Shot suppression is where the Blues have a believable path
St. Louis is not the better offensive team over the full season. The Blues score 2.68 goals per game while Minnesota sits at 3.28, so this is not a game to handicap as a pure firepower contest. The better St. Louis angle is that the Blues allow only 27.8 shots per game compared with 29.4 for the Wild, and that lower-event profile matters a lot more when Hofer is in net and the home side only needs one tight win.
The injury board is cleaner on the home side
Minnesota comes in with 4 day-to-day names on the current report. Joel Eriksson Ek, Mats Zuccarello, Jared Spurgeon and Zach Bogosian are all listed, and those are exactly the kind of late-season names that can shift usage or availability right before puck drop. St. Louis has 0 players listed in the current BDL injury report, which does not guarantee a perfect lineup but does remove a layer of uncertainty that Minnesota still has to carry into this game.
The season series already showed St. Louis can drag this game into its style
The first meeting was a Minnesota blowout, 5-0 back on October 9. The more relevant signal for this spot is the rematch on March 1, when St. Louis won 3-1 in Minnesota. That result matters because it showed the Blues can keep this matchup out of an open-ice script and force the Wild to play a lower-event game where one or two saves swing the entire night.

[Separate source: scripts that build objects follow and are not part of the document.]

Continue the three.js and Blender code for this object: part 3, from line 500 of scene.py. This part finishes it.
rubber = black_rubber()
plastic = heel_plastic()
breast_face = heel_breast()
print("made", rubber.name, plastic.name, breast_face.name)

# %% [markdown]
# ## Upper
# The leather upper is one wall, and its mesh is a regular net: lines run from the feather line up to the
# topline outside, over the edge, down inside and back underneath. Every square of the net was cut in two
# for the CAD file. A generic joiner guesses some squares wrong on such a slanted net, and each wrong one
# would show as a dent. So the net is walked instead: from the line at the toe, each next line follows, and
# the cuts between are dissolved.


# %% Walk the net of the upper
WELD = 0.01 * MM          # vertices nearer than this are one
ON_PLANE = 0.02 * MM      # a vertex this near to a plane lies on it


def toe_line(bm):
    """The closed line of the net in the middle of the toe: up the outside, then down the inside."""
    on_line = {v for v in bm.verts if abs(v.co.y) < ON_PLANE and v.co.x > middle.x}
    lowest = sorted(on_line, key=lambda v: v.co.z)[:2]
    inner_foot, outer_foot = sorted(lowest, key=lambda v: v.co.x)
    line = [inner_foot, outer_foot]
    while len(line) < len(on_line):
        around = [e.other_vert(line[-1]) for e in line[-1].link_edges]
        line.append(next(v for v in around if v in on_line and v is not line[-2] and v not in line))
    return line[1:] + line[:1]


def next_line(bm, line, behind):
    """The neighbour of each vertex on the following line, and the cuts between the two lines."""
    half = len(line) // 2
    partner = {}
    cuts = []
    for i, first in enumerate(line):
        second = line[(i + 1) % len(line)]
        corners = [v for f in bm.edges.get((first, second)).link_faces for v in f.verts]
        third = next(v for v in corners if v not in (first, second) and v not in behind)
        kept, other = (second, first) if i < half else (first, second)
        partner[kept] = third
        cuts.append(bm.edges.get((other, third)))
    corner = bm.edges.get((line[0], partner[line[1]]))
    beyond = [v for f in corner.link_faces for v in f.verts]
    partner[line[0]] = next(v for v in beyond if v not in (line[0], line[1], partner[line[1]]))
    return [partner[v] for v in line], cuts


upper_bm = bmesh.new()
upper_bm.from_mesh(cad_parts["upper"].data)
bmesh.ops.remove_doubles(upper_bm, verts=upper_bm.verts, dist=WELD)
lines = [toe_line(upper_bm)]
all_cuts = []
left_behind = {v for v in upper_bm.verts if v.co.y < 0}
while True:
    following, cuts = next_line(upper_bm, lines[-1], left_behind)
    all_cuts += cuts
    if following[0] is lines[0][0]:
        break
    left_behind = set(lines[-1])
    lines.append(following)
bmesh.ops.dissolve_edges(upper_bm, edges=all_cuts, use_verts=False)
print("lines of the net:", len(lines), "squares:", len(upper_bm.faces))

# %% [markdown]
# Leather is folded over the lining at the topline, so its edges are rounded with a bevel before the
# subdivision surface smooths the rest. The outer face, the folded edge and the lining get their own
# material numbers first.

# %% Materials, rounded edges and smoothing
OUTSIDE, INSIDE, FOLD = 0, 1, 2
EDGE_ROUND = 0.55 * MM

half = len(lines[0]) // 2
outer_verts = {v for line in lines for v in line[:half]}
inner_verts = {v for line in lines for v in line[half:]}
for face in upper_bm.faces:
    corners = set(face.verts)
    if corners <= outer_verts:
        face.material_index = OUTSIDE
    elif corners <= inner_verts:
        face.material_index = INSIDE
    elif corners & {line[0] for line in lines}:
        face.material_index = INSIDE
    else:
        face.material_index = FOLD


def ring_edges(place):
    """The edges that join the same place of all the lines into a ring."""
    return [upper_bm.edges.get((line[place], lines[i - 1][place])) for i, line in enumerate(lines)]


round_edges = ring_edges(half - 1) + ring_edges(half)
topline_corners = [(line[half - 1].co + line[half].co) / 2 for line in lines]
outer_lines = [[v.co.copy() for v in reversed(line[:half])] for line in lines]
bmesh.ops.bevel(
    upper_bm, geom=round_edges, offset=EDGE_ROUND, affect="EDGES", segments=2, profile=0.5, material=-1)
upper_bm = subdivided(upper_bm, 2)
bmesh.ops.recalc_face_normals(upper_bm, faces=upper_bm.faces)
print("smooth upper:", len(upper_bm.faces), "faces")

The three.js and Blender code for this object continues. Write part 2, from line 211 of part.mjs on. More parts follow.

This is more about April form than October through March reputation
Minnesota still has the stronger season profile. The Wild own 102 points, a 23-13-4 road record and a positive goal differential, while St. Louis sits on 80 points and an 18-14-7 home record. That is the obvious counter case, and it is a fair one. The issue for Minnesota backers is that this price is being decided by the current version of both teams, not by the cleanest season-long résumé.
Decision
At even money, St. Louis does not need to prove it is the better team over 80 games. It needs to win one home game with the hotter defensive form, the cleaner injury board and the expected goalie edge. When a team has allowed 8 goals across its last 5 home games and brings the better projected goaltending into a near pick'em, that is enough to back the home side. Blues ML is the play.